The White sisters and several old friends from Bryn Mawr also used their influence to lobby for the rights of the local Indigenous people. While the group exhibited many of the same underlying biases of the day inexorably linked to their class, education, wealth, and social privilege, they seemed to recognize the harm that Hispano colonization and Anglo-European settlement perpetrated on the Indigenous population, better than most. Elizabeth and Martha, with the backing of their late father’s newspaper and political connections, led the fight to defeat.

the Bursum Bill. Introduced by Senator Holm O. Bursum (R, NM) in 1922, the bill tried to establish the rights of non-Pueblo claims on Pueblo lands. At the time, nearly 60,000 acres of Spanish, Mexican and U.S. land grants were in dispute. If the bill passed, settlers who proved at least 10 years of residency could lay claim to the Pueblo’s property. With the help of the Santa Fe and Taos community of artists, writers, anthropologists, archeologists and their networks across the country, the bill was defeated in 1923.

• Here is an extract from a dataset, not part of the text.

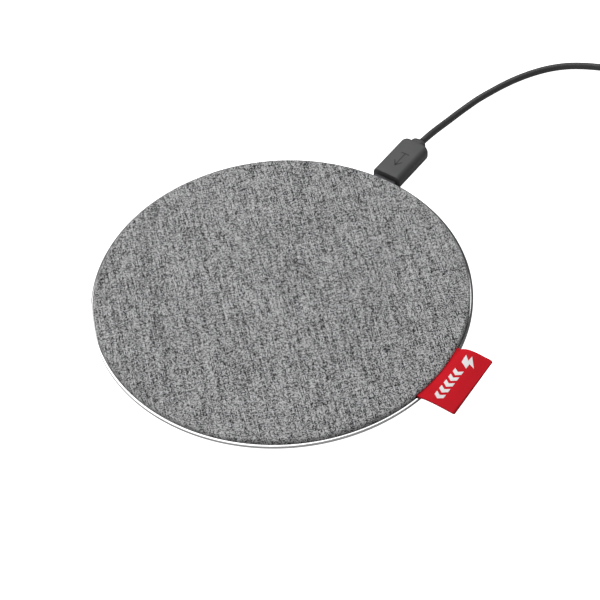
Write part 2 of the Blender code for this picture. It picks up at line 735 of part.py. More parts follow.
def make_usb_a(metal, plastic, rubber, gold):
    """Modelled along +Y from the cable end, then turned to the direction the lead leaves the coil in."""
    start, along = tail_frame()
    origin = start + along * 16.0 * MM + Vector((0.0, 0.0, USB_A_Z))
    turn = math.atan2(along.y, along.x) - math.pi / 2
    made = []
    thin_end, thick_end = 1.7 * MM, 2.9 * MM
    bm = bmesh.new()
    bmesh.ops.create_cone(
        bm, cap_ends=True, segments=12, radius1=thin_end, radius2=thick_end, depth=USB_A_RELIEF
    )
    bmesh.ops.rotate(bm, matrix=Matrix.Rotation(-math.pi / 2, 3, "X"), verts=bm.verts)
    bmesh.ops.translate(bm, vec=(0.0, USB_A_RELIEF / 2, 0.0), verts=bm.verts)
    made.append(smooth(add_object("usb_a_strain_relief", mesh_from("usb_a_strain_relief", bm), rubber)))
    front = USB_A_RELIEF + GAP
    body = box(
        "usb_a_overmould",
        (-USB_A_WIDTH / 2, front, -USB_A_HEIGHT / 2),
        (USB_A_WIDTH / 2, front + USB_A_LENGTH, USB_A_HEIGHT / 2),
        rubber,
    )
    made.append(smooth(bevel(body, 1.6 * MM, segments=3)))
    width, height, length = USB_A_SHELL
    wall = 0.35 * MM
    shell_start = front + USB_A_LENGTH + GAP
    shell_end = shell_start + length
    shell = box(
        "usb_a_shell",
        (-width / 2, shell_start, -height / 2),
        (width / 2, shell_end, height / 2),
        metal,
    )
    bevel(shell, 0.4 * MM, segments=2)
    hollow = box(
        "usb_a_hollow",
        (wall - width / 2, shell_start + 0.6 * MM, wall - height / 2),
        (width / 2 - wall, shell_end + 1 * MM, height / 2 - wall),
    )
    made += [boolean(shell, hollow), hollow]
    insert_top = 0.1 * MM
    made.append(
        box(
            "usb_a_insert",
            (0.3 * MM + wall - width / 2, shell_start + 0.9 * MM, wall + GAP - height / 2),
            (width / 2 - wall - 0.3 * MM, shell_end - 0.6 * MM, insert_top),
            plastic,
        )
    )
    for i, x in enumerate((-3.5, -1.0, 1.0, 3.5)):
        made.append(
            box(
                f"usb_a_contact_{i + 1}",
                ((x - 0.5) * MM, shell_end - 10.5 * MM, insert_top + 0.1 * MM),
                ((x + 0.5) * MM, shell_end - 2.0 * MM, insert_top + 0.35 * MM),
                gold,
            )
        )
    for obj in made:
        obj.location = origin
        obj.rotation_euler = (0.0, 0.0, turn)


def main():
    silicone = material("silicone_grey", (0.05, 0.05, 0.055), 0.75)
    housing = material("housing_black", (0.03, 0.03, 0.032), 0.5)
    bright = material("trim_polished", (0.8, 0.8, 0.82), 0.15, 1.0)
    inner_plastic = material("inner_plastic", (0.55, 0.55, 0.53), 0.5)
    fabric = material("fabric_grey", (0.23, 0.23, 0.235), 0.95)
    label = material("label_red", (0.6, 0.012, 0.03), 0.55)
    ferrite = material("ferrite_dark", (0.04, 0.04, 0.045), 0.4)
    copper = material("litz_copper", (0.72, 0.32, 0.14), 0.35, 1.0)
    board = material("board_green", (0.02, 0.16, 0.07), 0.35)
    chip = material("chip_black", (0.02, 0.02, 0.02), 0.45)
    ceramic = material("ceramic_tan", (0.5, 0.36, 0.22), 0.5)
    steel = material("connector_steel", (0.62, 0.62, 0.64), 0.3, 1.0)
    insulator = material("contact_plastic", (0.03, 0.03, 0.03), 0.5)
    white_block = material("usb_a_plastic", (0.75, 0.75, 0.75), 0.45)
    gold = material("contact_gold", (0.9, 0.65, 0.25), 0.25, 1.0)
    moulding = material("plug_moulding", (0.07, 0.07, 0.07), 0.5)
    jacket = material("cable_jacket", (0.03, 0.03, 0.03), 0.45)
    strap = material("tie_strap", (0.02, 0.02, 0.02), 0.8)

    make_disc(silicone)
    make_base(housing)
    make_trim_ring(bright)
    make_top_plate(inner_plastic)
    make_fabric(fabric)
    make_label(label)
    make_tray(inner_plastic)
    make_ferrite(ferrite)
    make_winding(copper)
    make_thermistor(chip)
    make_board(board)
    make_components(chip, ceramic, ferrite, steel)
    make_screws(steel)
    make_port(steel, insulator)
    make_plug(steel, insulator, moulding)
    make_cable(jacket)
    make_tie(*make_cable_coil(jacket), strap)
    make_usb_a(steel, white_block, moulding, gold)


main()
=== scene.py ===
"""The looks of a round wireless charging pad: a woven top, a polished trim ring, a folded side label and a
micro-USB lead wound up behind it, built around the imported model. Units are metres.
"""

import math

import bmesh
import bpy
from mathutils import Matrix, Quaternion, Vector, noise


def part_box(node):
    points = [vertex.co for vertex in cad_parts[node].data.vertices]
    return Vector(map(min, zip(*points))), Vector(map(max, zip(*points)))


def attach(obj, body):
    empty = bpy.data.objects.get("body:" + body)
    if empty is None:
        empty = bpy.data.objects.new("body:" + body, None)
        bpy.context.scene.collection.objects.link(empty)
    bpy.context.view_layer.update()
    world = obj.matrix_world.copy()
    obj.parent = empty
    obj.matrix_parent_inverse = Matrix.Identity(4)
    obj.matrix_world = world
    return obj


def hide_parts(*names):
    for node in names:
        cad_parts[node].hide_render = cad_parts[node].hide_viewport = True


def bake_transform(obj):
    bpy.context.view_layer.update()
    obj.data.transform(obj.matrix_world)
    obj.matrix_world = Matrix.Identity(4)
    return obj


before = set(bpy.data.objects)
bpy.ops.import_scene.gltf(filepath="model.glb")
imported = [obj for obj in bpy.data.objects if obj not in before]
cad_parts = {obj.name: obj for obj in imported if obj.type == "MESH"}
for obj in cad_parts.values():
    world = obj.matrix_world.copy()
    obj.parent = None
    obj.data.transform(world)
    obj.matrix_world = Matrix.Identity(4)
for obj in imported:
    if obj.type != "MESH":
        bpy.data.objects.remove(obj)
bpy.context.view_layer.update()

MM = 0.001
MERGE = 1e-7

# ---------------------------------------------------------------- places read from the frame

RING_LOW, RING_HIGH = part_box("trim_ring")
COVER_LOW, COVER_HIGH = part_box("fabric_cover")
BASE_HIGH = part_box("base_shell")[1]
DISC_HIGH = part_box("antislip_disc")[1]
ROOT_LOW, ROOT_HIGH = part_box("label_root")
TAB_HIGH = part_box("label_tab")[1]
PLUG_LOW, PLUG_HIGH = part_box("plug_overmould")
NECK_LOW, NECK_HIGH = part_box("plug_strain_relief")
PORT_LOW, PORT_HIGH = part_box("port_shell")
COIL_LOW, COIL_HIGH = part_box("cable_coil")

PAD_RADIUS = RING_HIGH.y
COVER_RADIUS = COVER_HIGH.y
COVER_TOP = COVER_HIGH.z
COVER_EDGE = 0.9 * MM  # the radius that the cloth turns down over
CLOTH_THICKNESS = 0.45 * MM
LABEL_HALF = (ROOT_HIGH.y - ROOT_LOW.y) / 2
LABEL_Y = (ROOT_HIGH.y + ROOT_LOW.y) / 2

# ---------------------------------------------------------------- the lead's route

CORD_DIAMETER = 2.2 * MM
CORD_ON_TABLE = 1.12 * MM  # the lead's middle where it lies on the table
COIL_CENTRE = Vector(((COIL_LOW.x + COIL_HIGH.x) / 2, (COIL_LOW.y + COIL_HIGH.y) / 2, 0.0))
CORD_ROUTE = [
    Vector(p) * MM
    for p in (
        (-2.7, 77.6, 3.3),
        (-2.6, 81.4, 2.95),
        (-2.46, 84.8, 2.5),
        (-2.25, 88.4, 1.95),
        (-1.95, 92.2, 1.46),
        (-1.5, 96.2, 1.18),
        (-0.75, 100.4, 1.12),
        (0.2, 105.0, 1.12),
        (1.7, 110.0, 1.12),
        (3.4, 115.0, 1.12),
        (5.6, 120.2, 1.12),
        (8.4, 125.3, 1.12),
        (11.8, 130.0, 1.12),
        (15.9, 134.0, 1.12),
        (20.5, 137.0, 1.12),
        (25.6, 139.5, 1.12),
        (31.0, 141.9, 1.12),
        (36.6, 144.3, 1.12),
        (42.2, 146.6, 1.12),
        (47.0, 148.2, 1.12),
        (51.6, 149.4, 1.12),
    )
]
LANES = 4
LANE_PITCH = 2.27 * MM
LAYER_PITCH = 2.05 * MM
LANE_MIDDLE = 12.5 * MM
TIE_ANGLE = 215
TAIL_ANGLE = 10
# Each move between turns: the turn's end, its first and last degree from there, lanes outward, layers up
COIL_MOVES = (
    (1, -105, -30, -1, 0),
    (2, -105, -30, -1, 0),
    (3, -105, -30, -1, 0),
    (4, -120, -45, 0, 1),
    (5, -135, -60, 1, 0),
    (6, -135, -60, 1, 0),
    (7, -135, -60, 1, 0),
    (8, -140, -65, 0, 2),
    (8, -25, 65, -2, 0),
    (8, 20, 90, 0, -1),
    (9, -105, -30, 1, 0),
    (10, -105, -30, 1, 0),
)
COIL_TURNS = 10
COIL_LAST = 360 * COIL_TURNS + 90 - TAIL_ANGLE  # degrees wound where the lead leaves the coil
STRAP_LIFT, STRAP_REACH = 0.85 * MM, 16  # how far the turns ride up over the tie, and over how many degrees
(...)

The Whites rallied against the federal policy of assimilation of Indigenous people into the “American” way of life, which extended to tribal art practices. They helped promote New Mexican Indigenous art as a pathway toward self-sufficiency, during a time of land loss due to colonization and decreasing agriculture owing to drought. Elizabeth, a self-described woodworker, became interested in ethnic and Indigenous forms of art and craft as a young woman. The American version of the English Arts and Crafts Movement, with its decidedly anti-industrial, reformist roots, was in full swing at Bryn Mawr during the early 20th century. Similarly in Santa Fe, the Whites funded the New Mexico Association on Indian Affairs, Arts and Crafts Committee. They commissioned art and craftwork and opened a shop in 1922 named Ishauu (changed to the Gallery of Indian Art in 1931) near their New York City apartment with the intention of spurring appreciation of the traditional workmanship and design of Indian art. The sisters also coordinated the Exposition of Indian Tribal Arts in New York in 1931. The Whites attempted to use their privilege to organize practical solutions during a time of intense social and economic change.